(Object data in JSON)
>>>

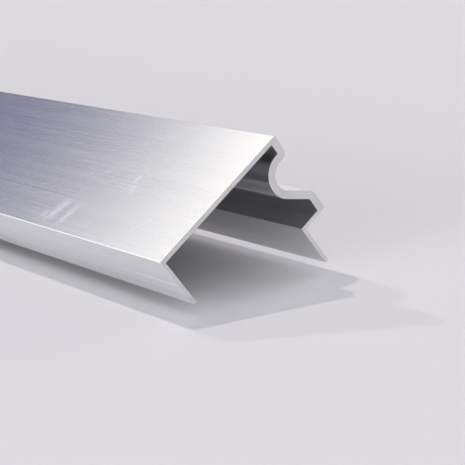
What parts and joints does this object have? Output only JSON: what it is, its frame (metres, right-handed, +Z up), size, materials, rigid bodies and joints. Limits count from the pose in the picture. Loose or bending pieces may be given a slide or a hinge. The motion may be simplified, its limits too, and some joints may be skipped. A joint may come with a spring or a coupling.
{
  "type": "aluminium extrusion profile",
  "caption": "Open aluminium extrusion: broad thin face, short leg, and a thick lip, round groove, slope and cheek stepping back to a long leg.",
  "frame": {"origin": "under the middle of the bounding box, at floor level, the piece lying on the feet of its two legs", "axes": "+Y along the stock, away from the sawn end in view; +X across the section, from the short leg to the long leg; +Z up"},
  "size_m": [0.0458, 1, 0.0324],
  "materials": {
    "mill_aluminium": "mill finish, satin, with fine die lines along the length"
  },
  "bodies": {
    "root": {"profile": "mill_aluminium"}
  },
  "joints": []
}
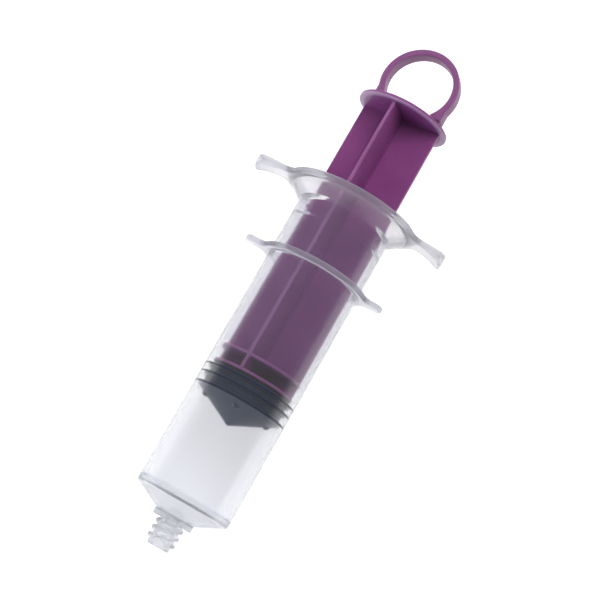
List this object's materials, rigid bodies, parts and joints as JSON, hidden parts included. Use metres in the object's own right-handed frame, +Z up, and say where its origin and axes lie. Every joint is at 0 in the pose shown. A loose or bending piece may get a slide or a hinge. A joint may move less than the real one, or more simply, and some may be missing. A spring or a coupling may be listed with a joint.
{
  "type": "enteral feeding syringe",
  "caption": "Piston syringe with a threaded feeding tip, clear flanged barrel, ribbed rubber seal and a plunger rod with a thumb ring.",
  "frame": {"origin": "centre of the tip's mouth, on the syringe's axis", "axes": "+X along the axis from the tip to the thumb ring, +Z up, finger wings along Y; the syringe lies on its side"},
  "size_m": [0.1798, 0.0666, 0.0446],
  "materials": {
    "clear_barrel": "translucent natural polypropylene, smooth",
    "seal_rubber": "smooth blue-grey rubber, satin",
    "rod_plastic": "purple polypropylene, satin"
  },
  "bodies": {
    "barrel": {"barrel": "clear_barrel"},
    "seal": {"seal": "seal_rubber"},
    "plunger_rod": {"plunger_rod": "rod_plastic"}
  },
  "joints": [
    {"name": "plunger_slide", "type": "slide", "parent": "barrel", "child": "seal", "axis": [1, 0, 0], "range_m": [-0.0317, 0.053]},
    {"name": "rod_turn", "type": "hinge", "parent": "seal", "child": "plunger_rod", "pos_m": [0.055, 0, 0], "axis": [1, 0, 0], "continuous": true}
  ]
}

<<<

The problem ▸ Extract all the material, leaving every line as it is.

Correct output ▸
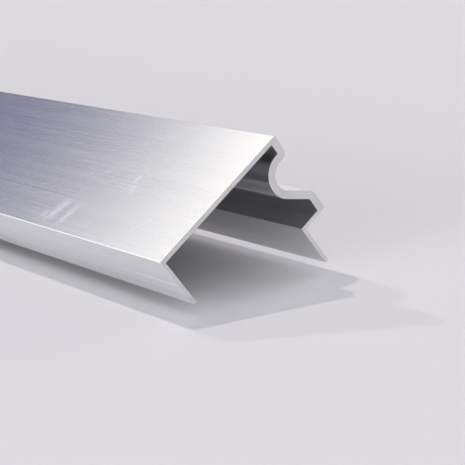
What parts and joints does this object have? Output only JSON: what it is, its frame (metres, right-handed, +Z up), size, materials, rigid bodies and joints. Limits count from the pose in the picture. Loose or bending pieces may be given a slide or a hinge. The motion may be simplified, its limits too, and some joints may be skipped. A joint may come with a spring or a coupling.
{
  "type": "aluminium extrusion profile",
  "caption": "Open aluminium extrusion: broad thin face, short leg, and a thick lip, round groove, slope and cheek stepping back to a long leg.",
  "frame": {"origin": "under the middle of the bounding box, at floor level, the piece lying on the feet of its two legs", "axes": "+Y along the stock, away from the sawn end in view; +X across the section, from the short leg to the long leg; +Z up"},
  "size_m": [0.0458, 1, 0.0324],
  "materials": {
    "mill_aluminium": "mill finish, satin, with fine die lines along the length"
  },
  "bodies": {
    "root": {"profile": "mill_aluminium"}
  },
  "joints": []
}
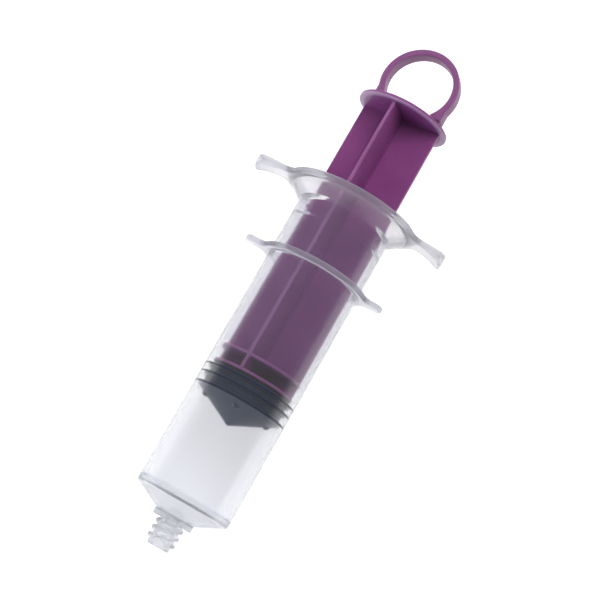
List this object's materials, rigid bodies, parts and joints as JSON, hidden parts included. Use metres in the object's own right-handed frame, +Z up, and say where its origin and axes lie. Every joint is at 0 in the pose shown. A loose or bending piece may get a slide or a hinge. A joint may move less than the real one, or more simply, and some may be missing. A spring or a coupling may be listed with a joint.
{
  "type": "enteral feeding syringe",
  "caption": "Piston syringe with a threaded feeding tip, clear flanged barrel, ribbed rubber seal and a plunger rod with a thumb ring.",
  "frame": {"origin": "centre of the tip's mouth, on the syringe's axis", "axes": "+X along the axis from the tip to the thumb ring, +Z up, finger wings along Y; the syringe lies on its side"},
  "size_m": [0.1798, 0.0666, 0.0446],
  "materials": {
    "clear_barrel": "translucent natural polypropylene, smooth",
    "seal_rubber": "smooth blue-grey rubber, satin",
    "rod_plastic": "purple polypropylene, satin"
  },
  "bodies": {
    "barrel": {"barrel": "clear_barrel"},
    "seal": {"seal": "seal_rubber"},
    "plunger_rod": {"plunger_rod": "rod_plastic"}
  },
  "joints": [
    {"name": "plunger_slide", "type": "slide", "parent": "barrel", "child": "seal", "axis": [1, 0, 0], "range_m": [-0.0317, 0.053]},
    {"name": "rod_turn", "type": "hinge", "parent": "seal", "child": "plunger_rod", "pos_m": [0.055, 0, 0], "axis": [1, 0, 0], "continuous": true}
  ]
}